*Instruction*. Reproduce the material in full, exactly as written.

A block of data
☆ ☆ ☆
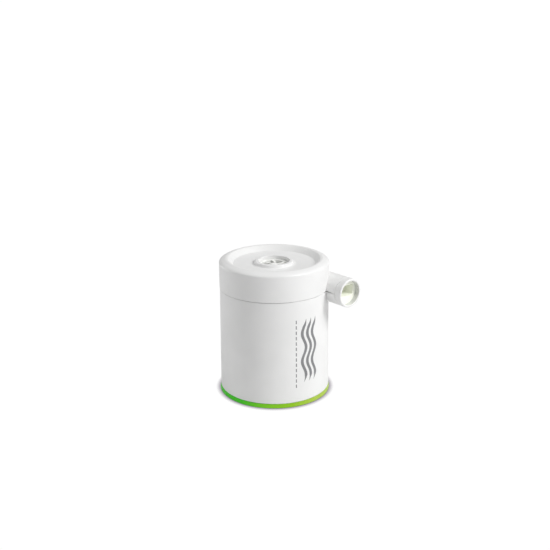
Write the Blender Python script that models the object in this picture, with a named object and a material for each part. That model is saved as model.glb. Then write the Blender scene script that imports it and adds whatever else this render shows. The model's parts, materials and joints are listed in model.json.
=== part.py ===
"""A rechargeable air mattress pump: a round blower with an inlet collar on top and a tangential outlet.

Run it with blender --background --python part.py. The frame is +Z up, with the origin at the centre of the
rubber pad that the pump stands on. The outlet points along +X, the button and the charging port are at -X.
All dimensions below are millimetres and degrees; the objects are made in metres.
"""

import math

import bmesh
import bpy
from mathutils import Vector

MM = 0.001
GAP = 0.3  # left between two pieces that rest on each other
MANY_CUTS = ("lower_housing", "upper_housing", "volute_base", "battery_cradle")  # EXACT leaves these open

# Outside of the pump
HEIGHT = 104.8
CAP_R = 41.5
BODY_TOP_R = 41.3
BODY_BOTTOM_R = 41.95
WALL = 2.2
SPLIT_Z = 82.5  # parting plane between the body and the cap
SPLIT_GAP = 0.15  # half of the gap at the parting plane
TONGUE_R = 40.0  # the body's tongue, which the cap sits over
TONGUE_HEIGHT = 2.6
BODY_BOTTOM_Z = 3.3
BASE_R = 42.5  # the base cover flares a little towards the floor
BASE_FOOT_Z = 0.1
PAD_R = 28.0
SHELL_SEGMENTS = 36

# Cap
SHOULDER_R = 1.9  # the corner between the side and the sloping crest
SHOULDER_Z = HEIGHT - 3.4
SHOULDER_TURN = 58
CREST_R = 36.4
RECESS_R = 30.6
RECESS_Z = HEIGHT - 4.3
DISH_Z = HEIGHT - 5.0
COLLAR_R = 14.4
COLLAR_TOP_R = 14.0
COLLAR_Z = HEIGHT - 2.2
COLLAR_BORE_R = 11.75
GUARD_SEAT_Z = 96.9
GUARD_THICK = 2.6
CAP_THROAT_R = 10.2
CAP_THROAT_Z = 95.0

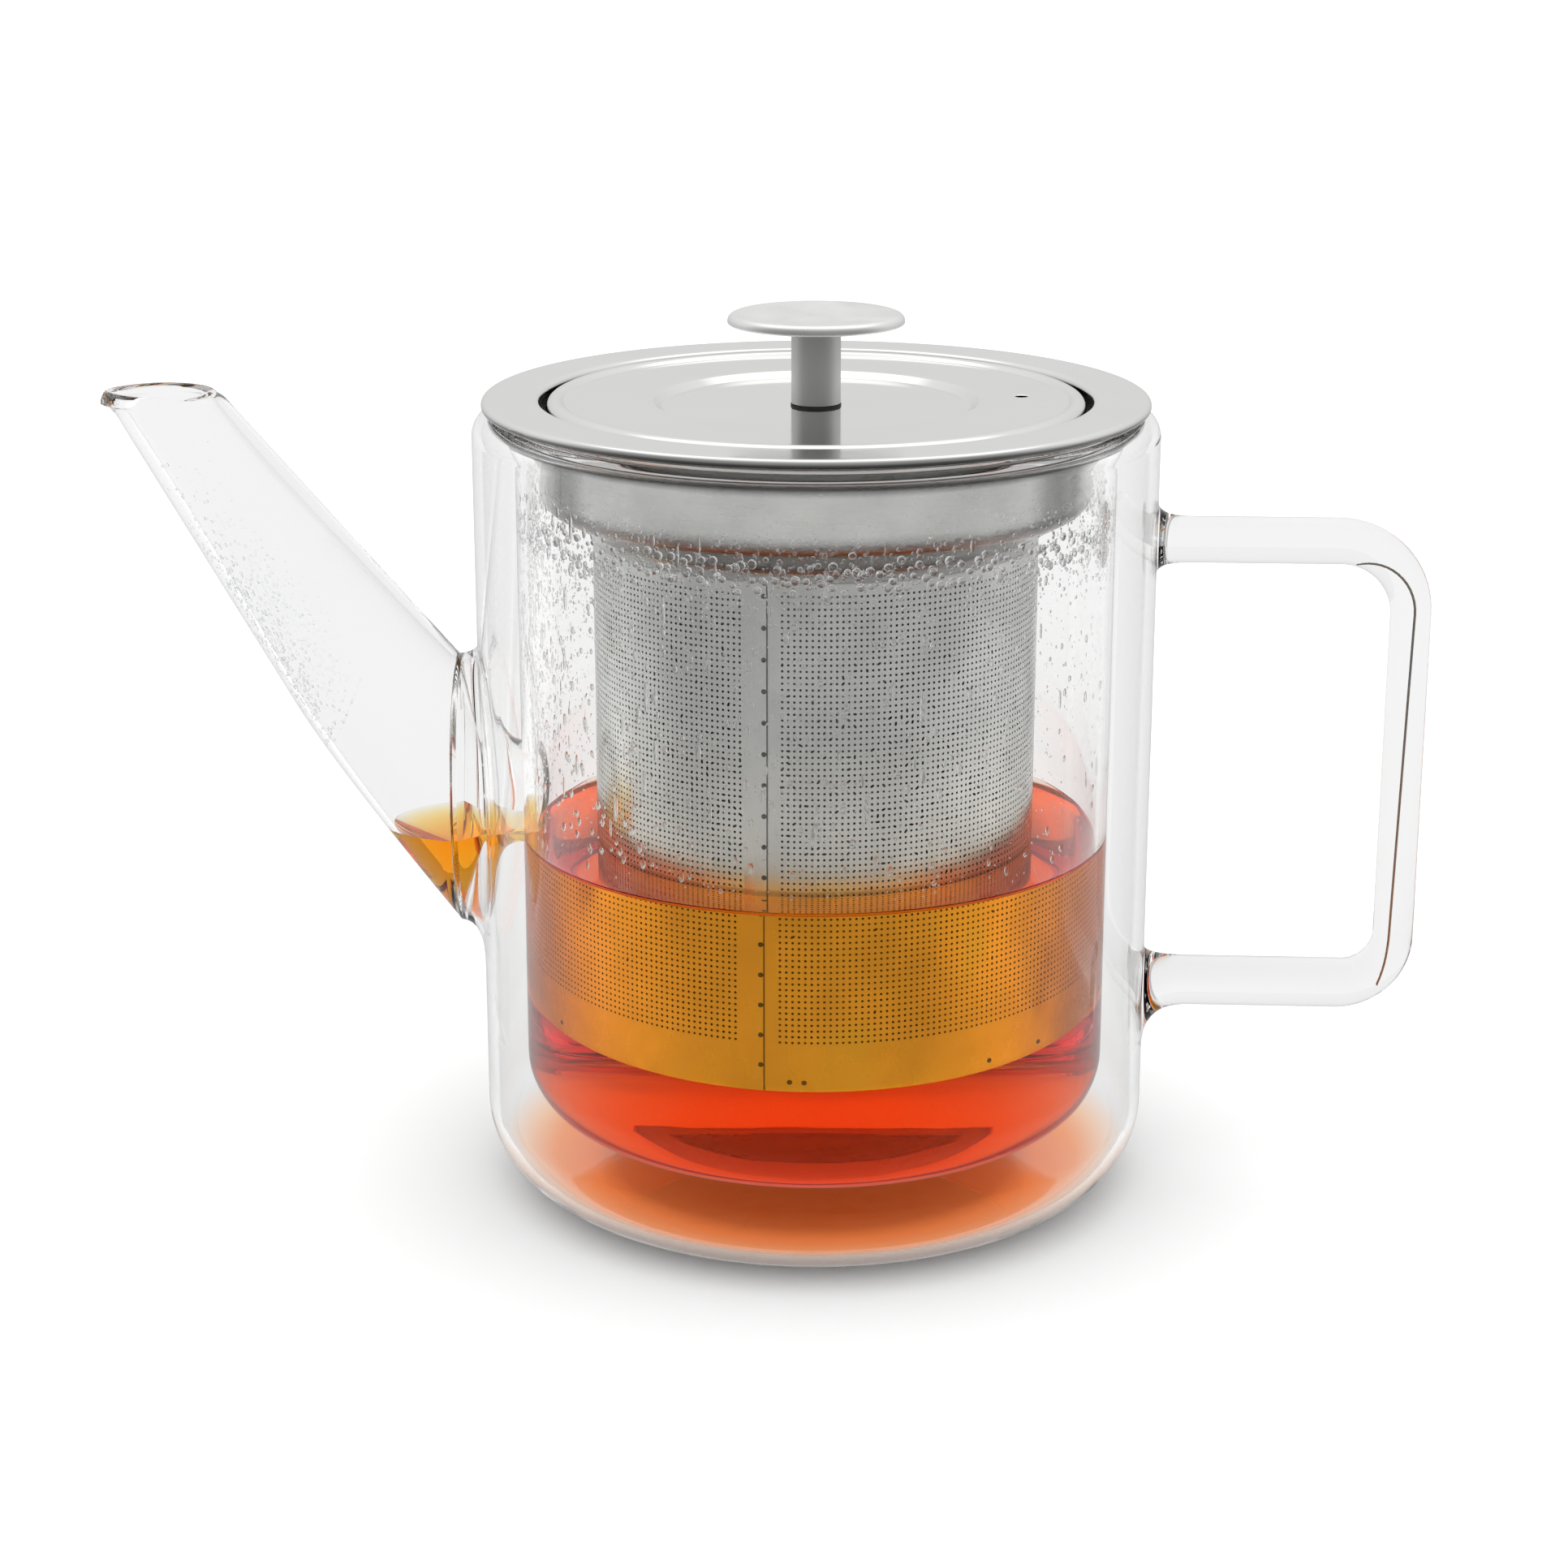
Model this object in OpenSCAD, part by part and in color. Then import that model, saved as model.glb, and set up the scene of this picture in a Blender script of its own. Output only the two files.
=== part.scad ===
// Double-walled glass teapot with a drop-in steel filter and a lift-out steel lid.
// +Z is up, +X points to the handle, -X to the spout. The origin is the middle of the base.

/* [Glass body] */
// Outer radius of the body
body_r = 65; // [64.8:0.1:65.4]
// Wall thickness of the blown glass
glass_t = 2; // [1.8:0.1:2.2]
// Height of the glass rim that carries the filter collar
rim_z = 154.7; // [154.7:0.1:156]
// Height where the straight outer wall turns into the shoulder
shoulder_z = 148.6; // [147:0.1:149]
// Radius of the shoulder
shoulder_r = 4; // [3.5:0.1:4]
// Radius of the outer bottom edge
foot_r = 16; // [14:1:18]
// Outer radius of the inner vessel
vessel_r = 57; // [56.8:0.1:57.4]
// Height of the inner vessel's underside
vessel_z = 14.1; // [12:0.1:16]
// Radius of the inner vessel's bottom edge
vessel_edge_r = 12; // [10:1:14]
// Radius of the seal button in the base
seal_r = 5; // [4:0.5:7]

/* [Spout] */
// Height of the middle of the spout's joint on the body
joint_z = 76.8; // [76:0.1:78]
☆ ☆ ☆
*Answer to this task*.
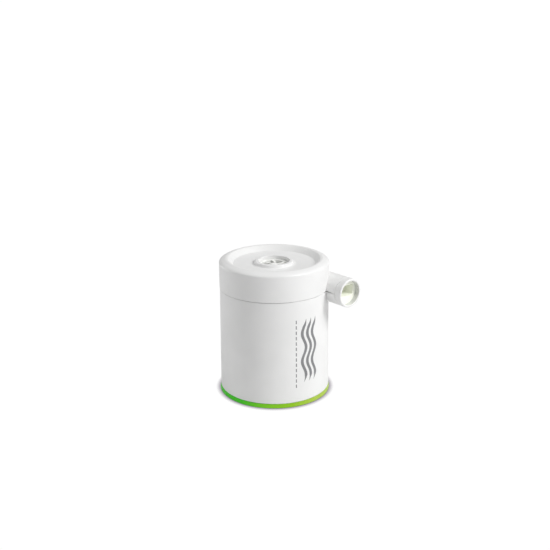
Write the Blender Python script that models the object in this picture, with a named object and a material for each part. That model is saved as model.glb. Then write the Blender scene script that imports it and adds whatever else this render shows. The model's parts, materials and joints are listed in model.json.
=== part.py ===
"""A rechargeable air mattress pump: a round blower with an inlet collar on top and a tangential outlet.

Run it with blender --background --python part.py. The frame is +Z up, with the origin at the centre of the
rubber pad that the pump stands on. The outlet points along +X, the button and the charging port are at -X.
All dimensions below are millimetres and degrees; the objects are made in metres.
"""

import math

import bmesh
import bpy
from mathutils import Vector

MM = 0.001
GAP = 0.3  # left between two pieces that rest on each other
MANY_CUTS = ("lower_housing", "upper_housing", "volute_base", "battery_cradle")  # EXACT leaves these open

# Outside of the pump
HEIGHT = 104.8
CAP_R = 41.5
BODY_TOP_R = 41.3
BODY_BOTTOM_R = 41.95
WALL = 2.2
SPLIT_Z = 82.5  # parting plane between the body and the cap
SPLIT_GAP = 0.15  # half of the gap at the parting plane
TONGUE_R = 40.0  # the body's tongue, which the cap sits over
TONGUE_HEIGHT = 2.6
BODY_BOTTOM_Z = 3.3
BASE_R = 42.5  # the base cover flares a little towards the floor
BASE_FOOT_Z = 0.1
PAD_R = 28.0
SHELL_SEGMENTS = 36

# Cap
SHOULDER_R = 1.9  # the corner between the side and the sloping crest
SHOULDER_Z = HEIGHT - 3.4
SHOULDER_TURN = 58
CREST_R = 36.4
RECESS_R = 30.6
RECESS_Z = HEIGHT - 4.3
DISH_Z = HEIGHT - 5.0
COLLAR_R = 14.4
COLLAR_TOP_R = 14.0
COLLAR_Z = HEIGHT - 2.2
COLLAR_BORE_R = 11.75
GUARD_SEAT_Z = 96.9
GUARD_THICK = 2.6
CAP_THROAT_R = 10.2
CAP_THROAT_Z = 95.0

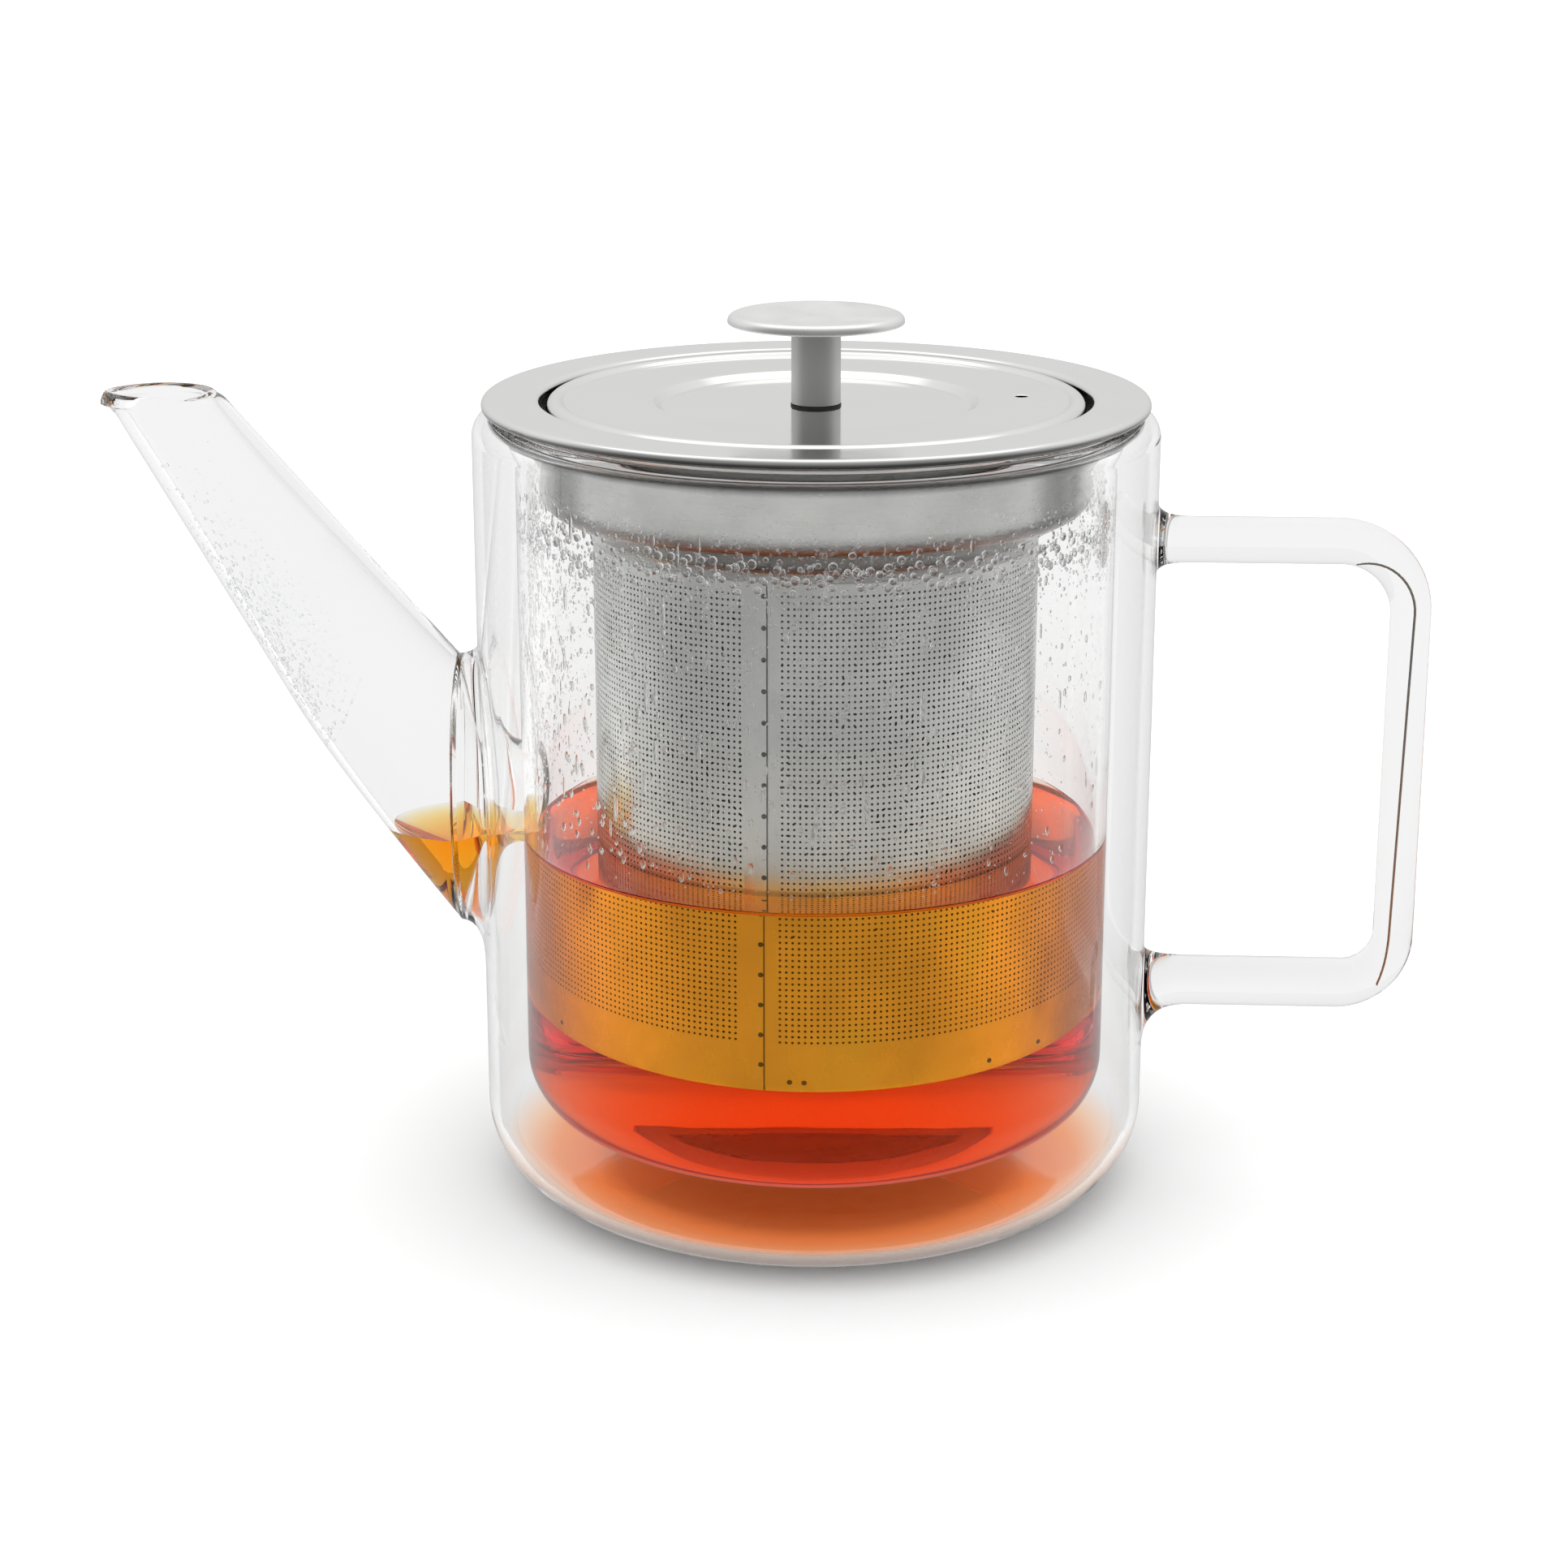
Model this object in OpenSCAD, part by part and in color. Then import that model, saved as model.glb, and set up the scene of this picture in a Blender script of its own. Output only the two files.
=== part.scad ===
// Double-walled glass teapot with a drop-in steel filter and a lift-out steel lid.
// +Z is up, +X points to the handle, -X to the spout. The origin is the middle of the base.

/* [Glass body] */
// Outer radius of the body
body_r = 65; // [64.8:0.1:65.4]
// Wall thickness of the blown glass
glass_t = 2; // [1.8:0.1:2.2]
// Height of the glass rim that carries the filter collar
rim_z = 154.7; // [154.7:0.1:156]
// Height where the straight outer wall turns into the shoulder
shoulder_z = 148.6; // [147:0.1:149]
// Radius of the shoulder
shoulder_r = 4; // [3.5:0.1:4]
// Radius of the outer bottom edge
foot_r = 16; // [14:1:18]
// Outer radius of the inner vessel
vessel_r = 57; // [56.8:0.1:57.4]
// Height of the inner vessel's underside
vessel_z = 14.1; // [12:0.1:16]
// Radius of the inner vessel's bottom edge
vessel_edge_r = 12; // [10:1:14]
// Radius of the seal button in the base
seal_r = 5; // [4:0.5:7]

/* [Spout] */
// Height of the middle of the spout's joint on the body
joint_z = 76.8; // [76:0.1:78]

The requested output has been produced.